*TASK INSTRUCTIONS*: Write out the material below again, unchanged.

*SOURCE MATERIAL*:
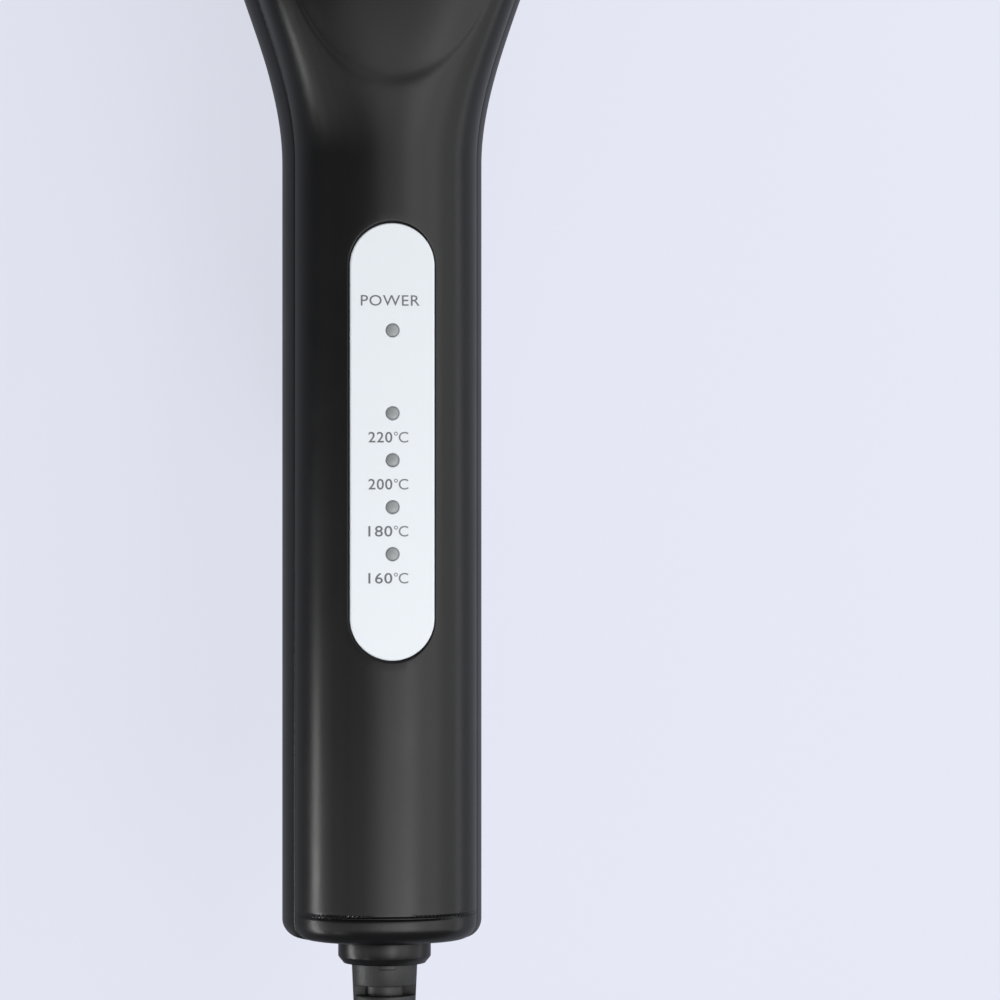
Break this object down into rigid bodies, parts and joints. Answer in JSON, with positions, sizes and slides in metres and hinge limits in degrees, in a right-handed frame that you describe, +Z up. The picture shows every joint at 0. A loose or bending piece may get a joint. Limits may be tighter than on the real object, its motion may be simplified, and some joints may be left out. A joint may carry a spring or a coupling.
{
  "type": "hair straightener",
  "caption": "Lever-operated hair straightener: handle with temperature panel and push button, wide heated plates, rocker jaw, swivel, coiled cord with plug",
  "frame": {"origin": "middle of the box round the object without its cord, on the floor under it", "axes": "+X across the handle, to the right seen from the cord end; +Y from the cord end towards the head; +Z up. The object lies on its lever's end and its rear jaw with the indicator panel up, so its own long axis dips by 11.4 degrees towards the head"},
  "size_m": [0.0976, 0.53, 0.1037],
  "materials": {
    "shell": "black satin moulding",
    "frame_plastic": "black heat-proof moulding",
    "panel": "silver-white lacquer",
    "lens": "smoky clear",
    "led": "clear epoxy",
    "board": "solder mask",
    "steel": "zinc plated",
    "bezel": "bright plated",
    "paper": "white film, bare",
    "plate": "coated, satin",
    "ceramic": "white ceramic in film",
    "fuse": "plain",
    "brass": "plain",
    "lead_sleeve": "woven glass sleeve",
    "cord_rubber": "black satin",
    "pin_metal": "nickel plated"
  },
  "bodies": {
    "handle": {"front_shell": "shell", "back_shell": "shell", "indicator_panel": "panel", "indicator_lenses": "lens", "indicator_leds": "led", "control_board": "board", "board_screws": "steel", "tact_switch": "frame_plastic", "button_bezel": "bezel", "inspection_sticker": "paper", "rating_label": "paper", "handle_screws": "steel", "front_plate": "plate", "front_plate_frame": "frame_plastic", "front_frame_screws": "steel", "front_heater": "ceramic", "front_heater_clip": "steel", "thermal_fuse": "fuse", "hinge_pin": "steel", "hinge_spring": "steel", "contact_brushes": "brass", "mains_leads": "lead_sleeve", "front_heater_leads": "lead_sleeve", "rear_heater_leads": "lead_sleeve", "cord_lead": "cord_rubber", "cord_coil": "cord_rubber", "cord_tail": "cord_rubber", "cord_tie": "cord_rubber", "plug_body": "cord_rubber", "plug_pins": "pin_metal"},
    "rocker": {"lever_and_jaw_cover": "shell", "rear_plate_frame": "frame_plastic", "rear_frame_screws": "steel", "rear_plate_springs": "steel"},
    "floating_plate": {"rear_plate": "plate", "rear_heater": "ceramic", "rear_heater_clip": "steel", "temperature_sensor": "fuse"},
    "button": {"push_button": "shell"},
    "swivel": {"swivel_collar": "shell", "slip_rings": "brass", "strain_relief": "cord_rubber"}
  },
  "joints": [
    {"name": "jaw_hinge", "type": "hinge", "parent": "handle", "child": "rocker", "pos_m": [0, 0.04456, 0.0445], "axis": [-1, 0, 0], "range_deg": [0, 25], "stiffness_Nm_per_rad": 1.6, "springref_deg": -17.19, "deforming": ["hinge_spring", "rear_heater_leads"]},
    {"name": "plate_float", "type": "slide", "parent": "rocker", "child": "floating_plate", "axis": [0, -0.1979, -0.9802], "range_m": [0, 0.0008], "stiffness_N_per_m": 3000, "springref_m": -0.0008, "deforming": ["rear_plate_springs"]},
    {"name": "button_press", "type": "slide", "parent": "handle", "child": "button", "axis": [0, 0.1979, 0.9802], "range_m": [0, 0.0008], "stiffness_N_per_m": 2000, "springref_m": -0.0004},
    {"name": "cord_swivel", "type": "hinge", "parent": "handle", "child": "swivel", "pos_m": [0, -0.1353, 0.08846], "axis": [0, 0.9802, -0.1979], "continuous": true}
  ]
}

*RESPONSE TO THE EXERCISE*:
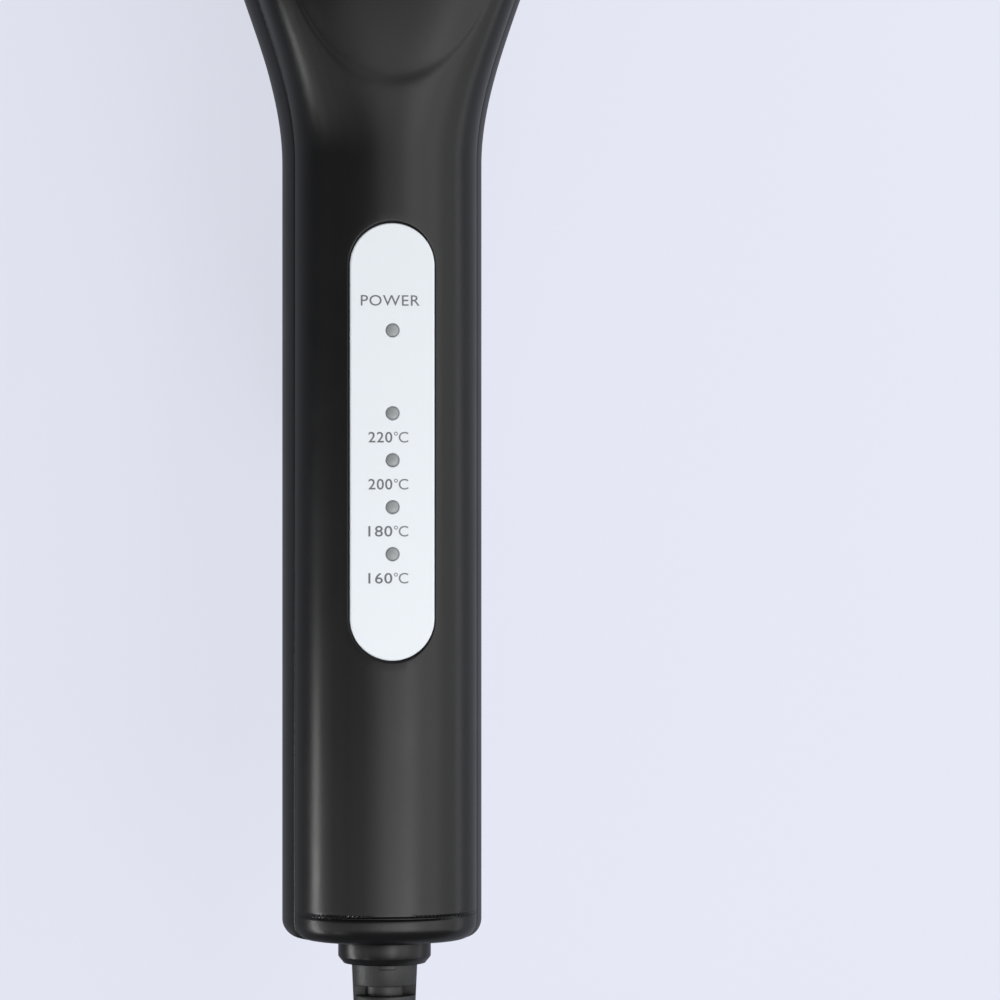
Break this object down into rigid bodies, parts and joints. Answer in JSON, with positions, sizes and slides in metres and hinge limits in degrees, in a right-handed frame that you describe, +Z up. The picture shows every joint at 0. A loose or bending piece may get a joint. Limits may be tighter than on the real object, its motion may be simplified, and some joints may be left out. A joint may carry a spring or a coupling.
{
  "type": "hair straightener",
  "caption": "Lever-operated hair straightener: handle with temperature panel and push button, wide heated plates, rocker jaw, swivel, coiled cord with plug",
  "frame": {"origin": "middle of the box round the object without its cord, on the floor under it", "axes": "+X across the handle, to the right seen from the cord end; +Y from the cord end towards the head; +Z up. The object lies on its lever's end and its rear jaw with the indicator panel up, so its own long axis dips by 11.4 degrees towards the head"},
  "size_m": [0.0976, 0.53, 0.1037],
  "materials": {
    "shell": "black satin moulding",
    "frame_plastic": "black heat-proof moulding",
    "panel": "silver-white lacquer",
    "lens": "smoky clear",
    "led": "clear epoxy",
    "board": "solder mask",
    "steel": "zinc plated",
    "bezel": "bright plated",
    "paper": "white film, bare",
    "plate": "coated, satin",
    "ceramic": "white ceramic in film",
    "fuse": "plain",
    "brass": "plain",
    "lead_sleeve": "woven glass sleeve",
    "cord_rubber": "black satin",
    "pin_metal": "nickel plated"
  },
  "bodies": {
    "handle": {"front_shell": "shell", "back_shell": "shell", "indicator_panel": "panel", "indicator_lenses": "lens", "indicator_leds": "led", "control_board": "board", "board_screws": "steel", "tact_switch": "frame_plastic", "button_bezel": "bezel", "inspection_sticker": "paper", "rating_label": "paper", "handle_screws": "steel", "front_plate": "plate", "front_plate_frame": "frame_plastic", "front_frame_screws": "steel", "front_heater": "ceramic", "front_heater_clip": "steel", "thermal_fuse": "fuse", "hinge_pin": "steel", "hinge_spring": "steel", "contact_brushes": "brass", "mains_leads": "lead_sleeve", "front_heater_leads": "lead_sleeve", "rear_heater_leads": "lead_sleeve", "cord_lead": "cord_rubber", "cord_coil": "cord_rubber", "cord_tail": "cord_rubber", "cord_tie": "cord_rubber", "plug_body": "cord_rubber", "plug_pins": "pin_metal"},
    "rocker": {"lever_and_jaw_cover": "shell", "rear_plate_frame": "frame_plastic", "rear_frame_screws": "steel", "rear_plate_springs": "steel"},
    "floating_plate": {"rear_plate": "plate", "rear_heater": "ceramic", "rear_heater_clip": "steel", "temperature_sensor": "fuse"},
    "button": {"push_button": "shell"},
    "swivel": {"swivel_collar": "shell", "slip_rings": "brass", "strain_relief": "cord_rubber"}
  },
  "joints": [
    {"name": "jaw_hinge", "type": "hinge", "parent": "handle", "child": "rocker", "pos_m": [0, 0.04456, 0.0445], "axis": [-1, 0, 0], "range_deg": [0, 25], "stiffness_Nm_per_rad": 1.6, "springref_deg": -17.19, "deforming": ["hinge_spring", "rear_heater_leads"]},
    {"name": "plate_float", "type": "slide", "parent": "rocker", "child": "floating_plate", "axis": [0, -0.1979, -0.9802], "range_m": [0, 0.0008], "stiffness_N_per_m": 3000, "springref_m": -0.0008, "deforming": ["rear_plate_springs"]},
    {"name": "button_press", "type": "slide", "parent": "handle", "child": "button", "axis": [0, 0.1979, 0.9802], "range_m": [0, 0.0008], "stiffness_N_per_m": 2000, "springref_m": -0.0004},
    {"name": "cord_swivel", "type": "hinge", "parent": "handle", "child": "swivel", "pos_m": [0, -0.1353, 0.08846], "axis": [0, 0.9802, -0.1979], "continuous": true}
  ]
}